The primary reason this emphasis on international market appeal is so crucial for specialist art lenders is because they want to ensure the art is not subject to the risk of a relatively small market or a very specific, localized market having a problem.
Even so, this seemingly low risk choice to focus on established and brand name art, does not mean art lenders are not adversely impacted by the current global economic volatility. According to Asher Edelman, from a New York-based company that offers maximum 40 per cent loan-to-value ratio on art financing with possession of the works, lenders are appraising art at lower values.
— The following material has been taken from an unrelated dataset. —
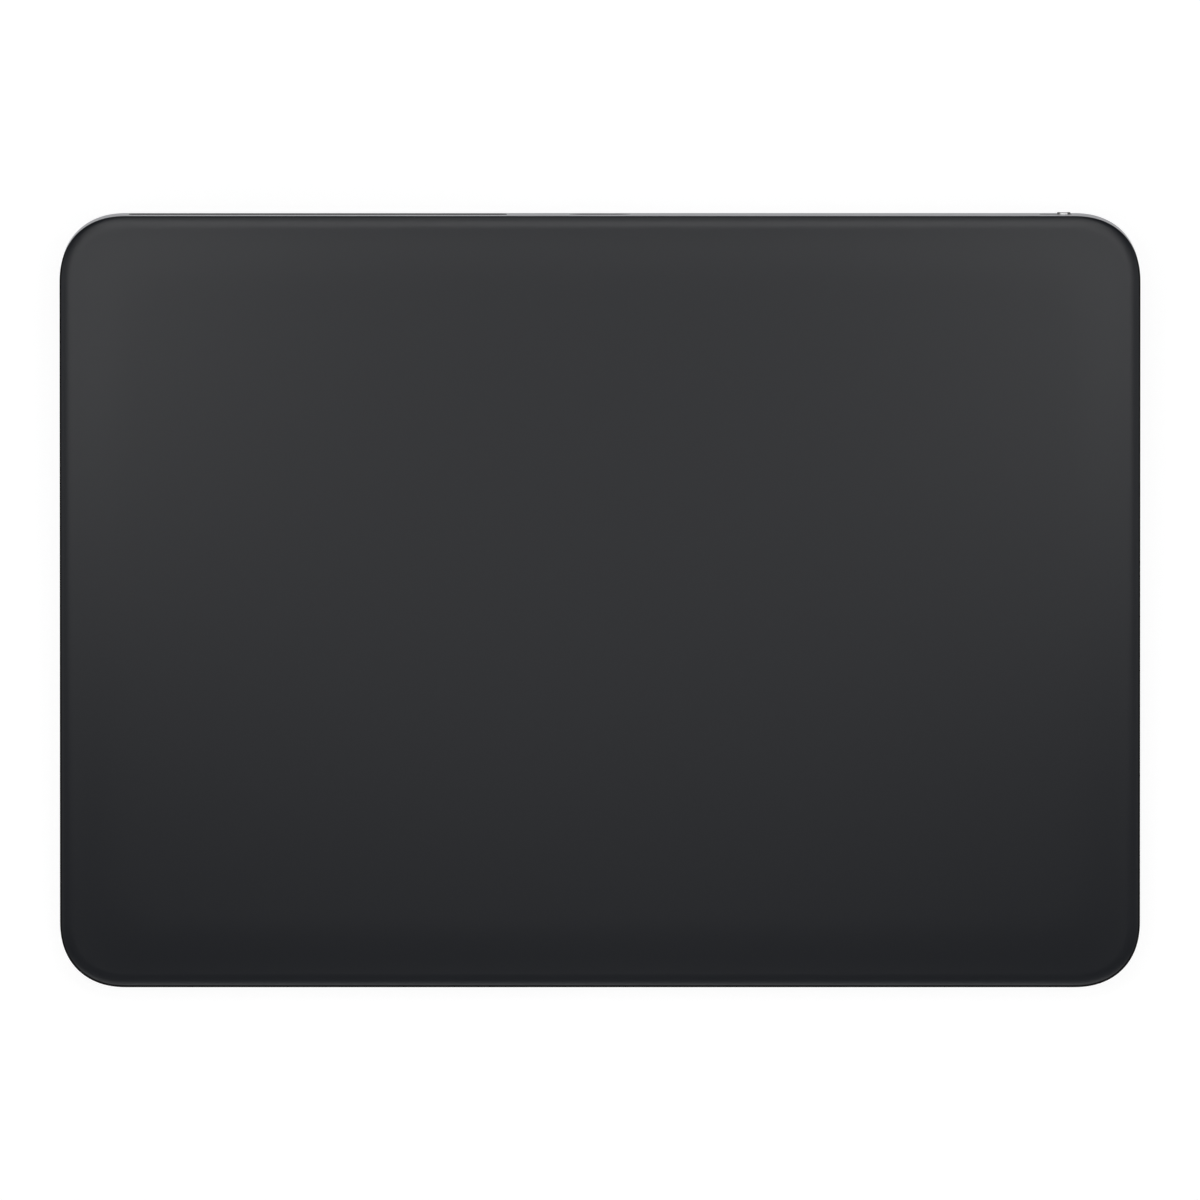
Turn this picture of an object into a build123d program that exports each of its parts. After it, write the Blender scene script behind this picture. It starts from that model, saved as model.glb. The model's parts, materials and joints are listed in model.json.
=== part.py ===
from build123d import *
from math import asin, cos, pi, radians, sin
import os

# A wireless glass trackpad for a desk, in millimetres, +Z up.
# +Y points away from the user and +X to the user's right.
# The origin lies on the desk, under the middle of the outline.

# Outline and wedge
pad_width = 160.0
pad_length = 114.4  # along the slope
front_height = 5.0  # glass plane above the desk at the front edge
rear_height = 11.0  # glass plane above the desk at the rear edge
side_radius = 13.5  # long radius at both ends of each corner
corner_radius = 8.2  # radius in the middle of each corner
side_turn = 16.0  # degrees turned on the long radius

# Travel of what moves
press_travel = 0.2
shift_travel = 0.12
switch_travel = 2.4

# Glass and what is bonded under it
glass_thickness = 1.1
glass_roll_width = 2.2
glass_roll_drop = 0.55
glass_roll_steps = 6
bond_thickness = 0.1
bond_inset = 2.4
sensor_thickness = 0.3
sensor_inset = 2.6
stiffener_thickness = 0.6
stiffener_inset = 3.4
stiffener_window_edge = 1.5  # side of the touch plug to the side of the window
stiffener_window_length = 24.0
stiffener_window_front = 5.0  # front of the window to the front of the touch plug

# Lower shell
foot_height = 0.6
floor_thickness = 0.8
wall_thickness = 1.8
shell_inset = 0.05
rim_clearance = 0.25  # left between the pressed glass and the rim of the shell
bottom_round = 1.0
gasket_width = 0.9
gasket_depth = 0.3
gasket_proud = 0.12
foot_radius = 5.0
foot_recess = 0.3
foot_side_gap = 14.0  # edge of the outline to the middle of a foot
foot_end_gap = 13.0
foot_round = 0.2
cut_overrun = 20.0  # how far cutters run past what they cut

# Screws
screw_shank = 0.75
screw_head = 1.4
screw_head_height = 0.4
screw_recess_width = 0.3
screw_recess_depth = 0.2
screw_fit = 0.02
screw_hole = 0.9  # clearance hole in a plate or a board
screw_tip_gap = 0.1
post_radius = 1.8

# Force beams with their load pads and gel isolators
beam_thickness = 0.6
beam_width = 8.0
beam_root = 7.0
beam_reach = 12.0  # root to the middle of the tip
beam_tip_radius = 3.5
beam_neck_width = 5.0
beam_wall_gap = 9.0
beam_end_gap = 14.7  # edge of the outline to the middle of a beam
beam_screw_spacing = 4.2
beam_screw_reach = 1.3
load_pad_radius = 2.6
load_pad_thickness = 0.4
gel_radius = 3.2
gel_thickness = 0.4
gauge_reach = 4.0  # root to the middle of a gauge
gauge_length = 4.0
gauge_width = 2.4
gauge_thickness = 0.1

# Haptic engine
haptic_place = -14.0
haptic_ear = 7.0  # end of the core to the end of the base
haptic_width = 18.0
haptic_base_thickness = 0.4
haptic_screw_edge = 2.4
haptic_screw_reach = 1.0
core_length = 62.0
core_bar_width = 4.0
core_thickness = 1.8
core_clearance = 0.25  # left between the pressed stiffener and the core
core_edge = 0.45  # edge of the base to the core
tooth_count = 4
tooth_width = 8.0
tooth_length = 6.5
tooth_thickness = 0.9
coil_wall = 1.6
coil_length = 4.6
coil_height = 1.7
coil_round = 0.55
coil_fit = 0.1
rail_clearance = 0.23  # left between the shifted rail and the teeth
rail_width = 2.5
rail_flex_gap = 0.2  # left between the pressed rail and the flex under it

# Battery
cell_thickness = 4.0
cell_round = 0.9
terrace_length = 1.8
terrace_thickness = 0.8
cell_board_gap = 2.5
cell_flex_gap = 1.5
cell_corridor = 9.0  # haptic engine to the cells
adhesive_thickness = 0.15
adhesive_width = 8.0
protection_length = 22.0
protection_width = 3.2
protection_side_gap = 2.5
protection_beam_gap = 1.0
protection_cell_gap = 0.2
tab_width = 3.0
tab_overlap = 1.2
tab_thickness = 0.15

# Boards
board_thickness = 0.8
board_width = 34.0
board_front_gap = 9.0  # haptic engine to the board
board_rear_gap = 2.5  # board to the port board
board_round = 1.0
board_screw_side = 4.2
board_screw_end = 2.0
board_screw_reach = 1.5
can_wall = 0.15
can_gap = 0.2  # chip to the inside of its can
large_can_length = 14.0
large_can_height = 1.3
large_can_edge = 3.0  # side of the board to the can
can_socket_gap = 0.5  # can to the touch socket
small_can = (14.0, 7.5, 1.2)
small_can_side = 4.0
controller_chip = (8.0, 8.0, 0.9)
memory_chip = (6.0, 5.0, 0.8)
radio_chip = (7.0, 6.0, 0.8)
inductor = (3.0, 3.0, 1.2)
inductor_edge = 3.5
inductor_pitch = 4.2
chip_edge = 0.5  # end of the large can to the chip in it
force_connector_share = 0.25
force_connector = (3.0, 3.0)
touch_socket = (5.0, 3.0, 0.7)
touch_socket_edge = 3.5
touch_socket_place = 5.5  # front of the board to the middle of the socket
touch_chip = (9.0, 9.0, 0.8)
touch_chip_side = 6.3
touch_chip_gap = 4.0  # touch plug to the chips
touch_plug = (5.0, 3.0, 0.8)

# Charging socket
feature_height = 4.8  # middle of the socket, the switch and the antenna window
socket_width = 8.34
socket_height = 2.56
socket_wall = 0.3
socket_length = 7.35
socket_depth = 6.2
socket_recess = 0.15  # socket mouth behind the face of the shell
socket_fit = 0.05
tongue_width = 6.69
tongue_thickness = 0.7
tongue_recess = 0.9
contact_count = 12
contact_pitch = 0.5
contact_width = 0.25
contact_length = 3.6
contact_thickness = 0.04
port_board_width = 24.0
port_board_rear_gap = 0.3
port_board_length = 8.7
bracket_thickness = 0.3
bracket_width = 4.0
bracket_fit = 0.02
bracket_foot = 5.4
bracket_setback = 2.6  # socket mouth to the bracket
port_screw_reach = 2.0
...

He indicated an estimated decline of 20 per cent to 30 per cent on initial and final appraisals from February to March this year, citing the fact that clients are requesting loans of one to four million dollars.
It is also worth noting that not everyone who is requesting such loans are doing so to fortify their pandemic hit portfolio or businesses. The wealthy still have their high spending ease, even in these times. This is especially evident in this example of the diverse uses of art financing.
“Another example is we’re financing against a collection of Impressionist paintings. A US$3 million loan against a couple of Impressionist paintings, and that collector was using that money to buy a Fabergé collection, so it’s a slightly more indirect way, but you’re still providing finance against a collector’s artwork for him to buy more collectables. We definitely see that in one way or another quite frequently,” said Stewart.
This month alone, fortunes of American billionaires rose by US$434 billion during the nation’s lockdown between mid-March and mid-May. It is safe to say the ultra-wealthy in other parts of the world are no different. For better or worse, art financing is clearly a useful tool, not merely for the wealthy but also for the rest of us to take a closer look at how the rich get richer even in these times.